Gaming is different. First, on a technical basis, you can adjust the depth of any 3D scene to something that you, the viewer, are comfortable with handling. This is much better than having to use the lowest common denominator that is generally given to you by a filmmaker.
More importantly, games can represent fantastic huge realities in 3D that could never be explored interactively within a movie. I will state without any doubt that you really can't appreciate the artistry of how someone has designed an entire city within a game until you experience actually standing within and moving around it in stereoscopic 3D.
To put this another way … the sense of perception is greatly enhanced when viewing a movie in 3D. The sense of exploration … the feeling of moving within something new … is greatly enhanced when playing a game in 3D.

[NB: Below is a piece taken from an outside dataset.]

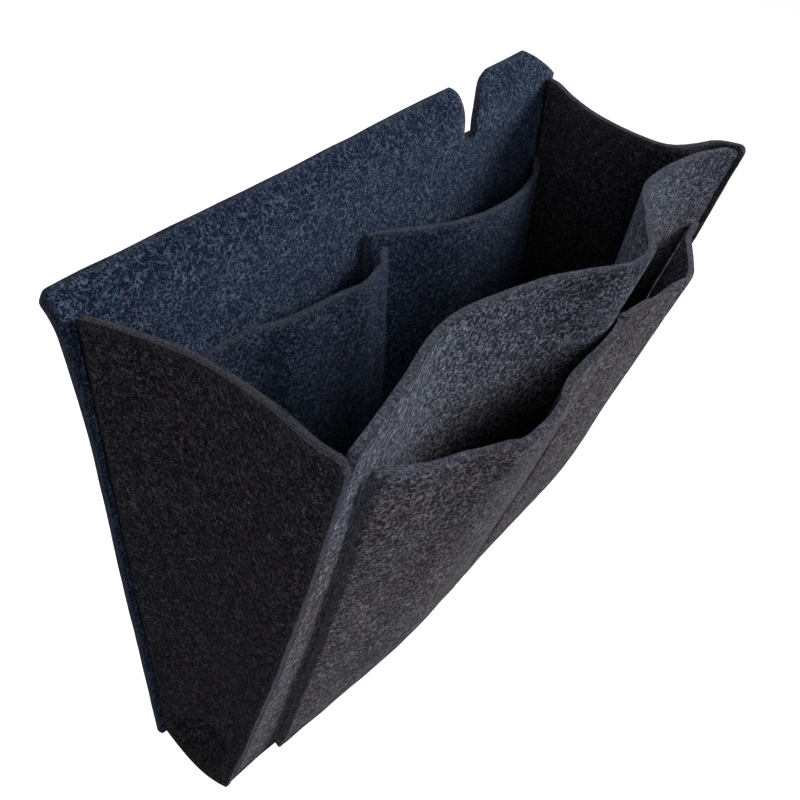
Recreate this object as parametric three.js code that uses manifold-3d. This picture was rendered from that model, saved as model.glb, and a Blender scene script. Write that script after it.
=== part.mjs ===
// Bedside caddy: a hanging pouch of 3 mm felt, wide at the mouth and narrow at the foot,
// with two pockets inside its back panel, two on its front panel and a flap that tucks
// under a mattress. Millimetres, +Z up, the pouch's front faces -Y. The origin is the middle
// of the line on the back panel's rear face where the flap folds.
import * as THREE from "three";
import { mergeVertices } from "three/addons/utils/BufferGeometryUtils.js";
import Module from "manifold-3d";

const wasm = await Module();
wasm.setup();
const { clamp, degToRad, lerp, smoothstep } = THREE.MathUtils;

// Felt and clearances
const felt = 3; // thickness of every panel
const seamGap = 0.3; // clearance between two faces that are sewn together
const cutOverrun = 5; // how far a cutting body runs past the felt
const normalStepShare = 0.002; // step for the slope of a surface, as a share of the sheet

// Pouch
const caddyWidth = 300;
const pouchHeight = 240; // mouth line down to the panels' lower edges
const mouthAboveFold = 24; // mouth line above the flap's fold line
const mouthReachLeft = 114.5; // back panel's inner face to the front panel's face
const mouthReachRight = 107.5;
const footReach = 43.3;
const mouthRiseLeft = 8.3; // the front rim stands above the mouth line at the left
const mouthDropRight = 5.5; // and sags below it at the right
const frontCrown = 2.5; // the front panel's fullness between rim and foot
const frontWave = 17.5; // depth of the rim's wave
const footBow = 12; // how far the foot bows out between the gussets
const waveFadeShare = 1.5; // power with which the wave dies away downwards
const bowEndShare = 1.5; // power with which the bow starts from its ends

// Rim wave of the front panel, inwards, against the share of the width
const rimWaveShares = [
  [0, 0], [0.12, 0.5], [0.25, 1], [0.39, 0.38], [0.53, -0.71],
  [0.64, 0], [0.75, 0.82], [0.9, 0.66], [1, 0],
];

// Back panel
const stripBendRadius = 19; // the strip above the mouth line leans back round this radius
const stripBendAngle = degToRad(58);
const stripBendDrop = 8; // the bend starts this far below the mouth line
const stripRiseRight = 7; // the strip stands this much taller at its right end
const stripFlare = 3; // each end of the strip runs out past the pouch
const stripFlareHeight = 50; // height over which the panel widens to that
const stripCornerWidth = 22; // rounding of the strip's right corner, along its upper edge
const stripCornerHeight = 14.5; // and down its end
const stripCornerTurnShare = 0.2; // share of its width at which it turns down

// Cable notch in the back panel's upper edge
const notchFromLeft = 222;
const notchWidth = 9;
const notchDrop = 13; // its floor below the mouth line
const notchMouthRadius = 4; // at the left of its mouth
const notchFlareRadius = 20; // at the right, where the mouth flares out
const notchFloorRadius = 3;

// Gussets
const gussetInset = 2.5; // outer face from the back panel's edge, at the back
const leftGussetBow = 8; // inward bow of the left gusset at the mouth
const rightGussetBow = 24; // inward bow of the right gusset at the mouth
const leftMarginProud = 0.6; // raw margin past the front panel's face
const rightMarginProud = 2;
const rightRimDip = 3; // sag of the right gusset's rim towards its front
const leftBowShares = [[0, 0], [0.16, 0.5], [0.45, 1], [0.75, 0.6], [0.9, 0.12], [0.95, 0], [1, 0]];
const rightBowShares = [
  [0, 0], [0.06, 0.08], [0.2, 0.5], [0.4, 0.88], [0.65, 1],
  [0.76, 0.94], [0.84, 0.62], [0.9, 0.16], [0.94, 0], [1, 0],
];

// Dent near the foot of each gusset, under an arched fold
const dentDepth = 12;
const dentHeight = 46; // the arch's top above the foot
const dentRowShare = 0.7; // share of the sheet that lies above the arch
const dentRowShares = [0.1, 0.2, 0.4, 0.55, 0.7, 0.84, 1]; // rows below the arch
const dentArchShares = [[0, 0.4], [0.26, 0.63], [0.42, 0.8], [0.57, 0.9], [0.72, 0.99], [1, 1]];
const dentAcrossShares = [[0, 0], [0.1, 0.1], [0.3, 1], [0.72, 1], [0.86, 0.3], [0.93, 0], [1, 0]];
const dentDownShares = [[0, 0], [0.2, 0.8], [0.4, 1], [0.66, 0.5], [0.84, 0], [1, 0]];

// Bottom strip
const bottomLift = 2; // its underside above the panels' lower edges
const bottomSag = 8; // how far it sags between the panels
const bottomEndGap = 0.8; // clearance of its ends to the gussets, whose feet lean a little

// Inner pocket on the right, a wide one, sewn to the back panel
const innerRightFrom = 146; // from the caddy's left edge
const innerRightInset = 7.5; // its right end from the caddy's right edge
const innerRightRimLeft = 30; // rim below the mouth line, at its left end
const innerRightRimRight = 40;
const innerRightBulge = 24;
const innerRightShares = [
  [0, 0], [0.06, 0.1], [0.31, 0.84], [0.57, 1], [0.8, 0.7], [0.93, 0.3], [1, 0],
];

// Inner pocket on the left, whose right end laps over the right one
const innerLeftFrom = 10;
const innerLeftTo = 154.5;
const innerLeftRimLeft = 42;
const innerLeftRimRight = 35;
const innerLeftBulge = 18;
const innerLapRun = 8; // width over which the left pocket climbs onto the right one
const innerLeftShares = [
  [0, 0], [0.3, 0.02], [0.43, 0.2], [0.53, 0.6], [0.7, 0.82], [0.8, 1],
  [0.89, 0.78], [0.95, 0.38], [1, 0],
];
const innerPocketFootLift = 37; // both pockets' lower edge above the panels' lower edges
const innerFadeShares = [[0, 1], [0.3, 0.86], [0.6, 0.55], [0.85, 0.2], [1, 0]];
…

3D gaming is often still glitchy
The nice thing about games today is that nearly all of them are rendered using three dimensional data. In other words, the computer is already storing the scene you are viewing in 3D anyway … it's just presenting a 2D scene to you on your monitor. To get to stereoscopic 3D, it's almost trivial to just render the scene twice as often (once for each eye) to create the illusion of depth for the 3D gamer.
Where this falls down is that most existing games assume you are viewing them using a standard 2D monitor. What often happens is that special effects such as lights or menus are presented, using 2D programming "tricks", in such a way as to look fine on a 2D screen but be seen at completely wrong or impossible depths in a 3D context.
Technologies such as nVidia 3D Vision take advantage of the fact that games are already 3D anyway to retrofit many past games for 3D gaming, but the aforementioned glitches are where the promise falls short of the reality.
Fortunately, as 3D gaming becomes more commonplace, you can expect developers to see the glitches during development and fix them on the spot. Companies such as nVidia and Sony have a vested interest in making new games look good in 3D and are spending a lot of money evangelizing proper 3D programming techniques with developers. Moving forward, these problems are likely to disappear quickly in newly released games. But it's very difficult to go back and fix problems with older games.
Gaming in 3D can make you perform better … or worse
While gaming in stereoscopic 3D adds realism, that doesn't necessarily translate to better competitive performance.
First, your framerates will be significantly lower unless your system is overbuilt with enough performance slack to compensate. A lower framerate can translate into poorer competitive performance.
Second, it takes time for your eyes to change their focus depth. That split second can be precious when switching between a close by target to a far away one … something that you would artificially not have to deal with when playing in 2D.
Third, some games don't lend themselves perfectly to control schemes when viewed in 3D. RTS's are an example where the cursor must float in 3D and adjust its selection dynamically. It can feel unintuitive to select and move objects in these gaming contexts.
In short … there are not many cases where depth perception will enhance your performance in games as a player (although there are a few). Depth perception is valuable only in very particular gaming contexts. Think of it more as a way to add enjoyment or immersion, not a way to add extra wins to your scorecard.
Just so I don't leave this on a downer note, there have been two cases where I have found depth perception to be valuable.
The first is in Mirror's Edge, where you run across rooftops and must land precisely and often hit a button to roll as you land. The depth perception added here by stereoscopic 3D helps significantly in judging in a split second how close you are to landing and where you are.
The second is any racing game (cars). Depth perception helps you gauge the nature of turns quickly at high speed and also how close you are to touching other cars.
RTS's look OK, but are less impressive than other 3D games due to the fact that your view tends to be from a bird's eye perspective. In my experience, UI selection of units can be glitchy, so best performance is achieved by playing in 2D.
First person shooter games are probably the best way to showcase any 3D setup … the immersiveness is amazing. With a sufficiently high performing system, the difference in your performance will probably minimal until you get to high levels of play, but I do expect the disparity to become signficant at those levels.
Of course, any low pressure game like puzzle or adventure games will have no problems at all being played in 3D.
In short, I find gaming to be a far more fertile ground for stereoscopic 3D than movies … mostly due to the added immersion and interactivity. I hope you agree.